Gareth Huw Davies

Technology

Nova – the bright light to shine on smartphone photos?

Shine a light - illuminating better smartphone photos?

Shine a light – illuminating better smartphone photos?

Another thing I like about Twitter. In just 10 minutes, without any help from the traditional media, I have found all I need to know about a bright new product after following a link and reading the company’s website and its well-presented press kit.

The danger here is that companies can issue whatever fanciful claims they like, and it takes careful, informed writers to pass them on so that the public is not misled. But it’s also the case that the media is increasingly under-resourced, and more and more will depend on a case for a product sincerely made, as I believe this is.

Nova is a brilliantly simple thing, the size and shape of a business card. It’s a flash – the sort that illuminates photographs. It fits in your wallet and works, wirelessly via Bluetooth, in conjunction with the camera on an iPhone or Android phone.

If you want to take photographs in the dark or in dim light you hold it up with one hand and it illuminates the subject you are photographing from your smartphone with the other.

That’s it.

The developer, Joe Walnes, is originally from London. He now lives in the USA, where he worked for Google, specialising in mobile and photos, before funding this project through Kickstarter in 2013.

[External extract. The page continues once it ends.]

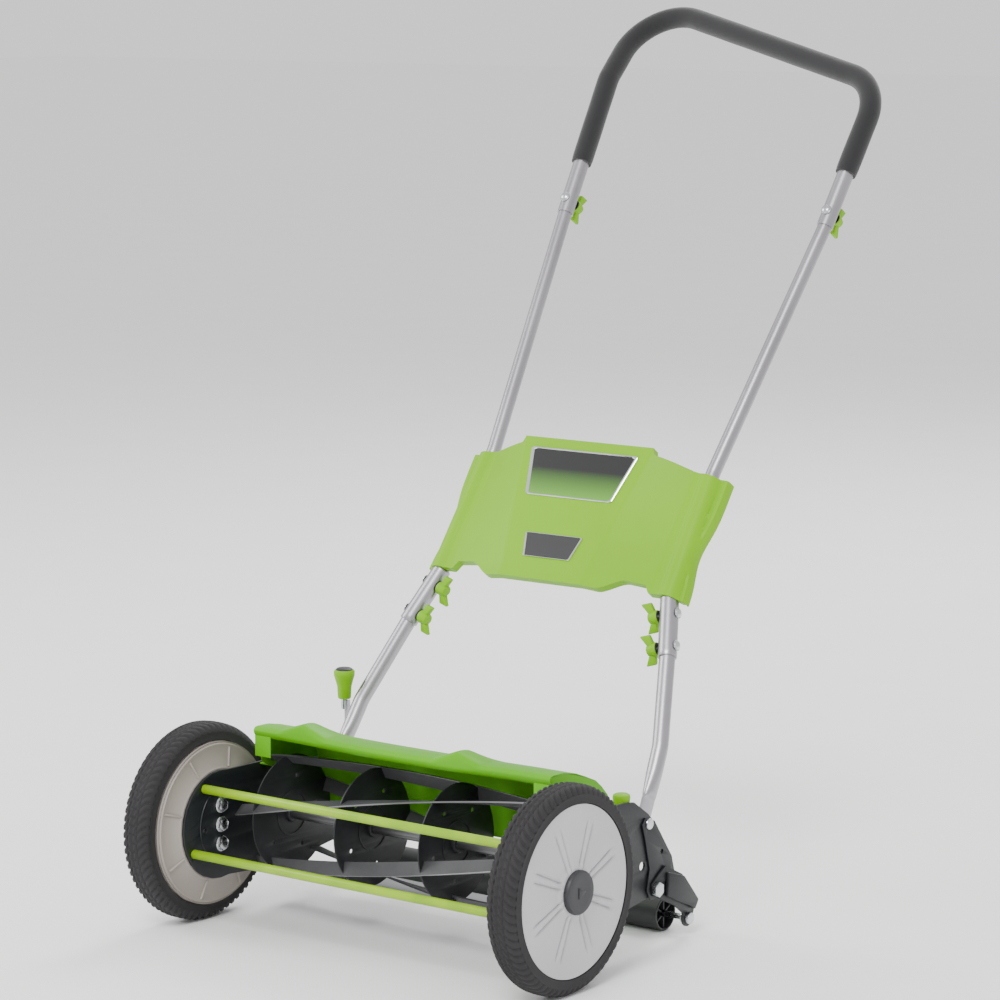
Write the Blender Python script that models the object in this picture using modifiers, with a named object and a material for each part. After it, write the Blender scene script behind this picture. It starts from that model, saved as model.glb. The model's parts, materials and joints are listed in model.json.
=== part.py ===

Joe found he was using his DSLR camera less as the optics and sensor on his iPhone camera improved, and because he always had his iPhone with him. However, the built-in flash gave his photographs that unnatural flat, washed out look, images with shiny faces. So he set out to make something that would work as an independent light source.

He wrote a pitch for Kickstarter: “The camera phone takes great pictures. Over time it became our camera of choice. But looking at shots of our kids taken using the flash, they all had the same “deer in the headlights” look. That’s unavoidable with a bright white flash built into the camera, right next to the camera lens.”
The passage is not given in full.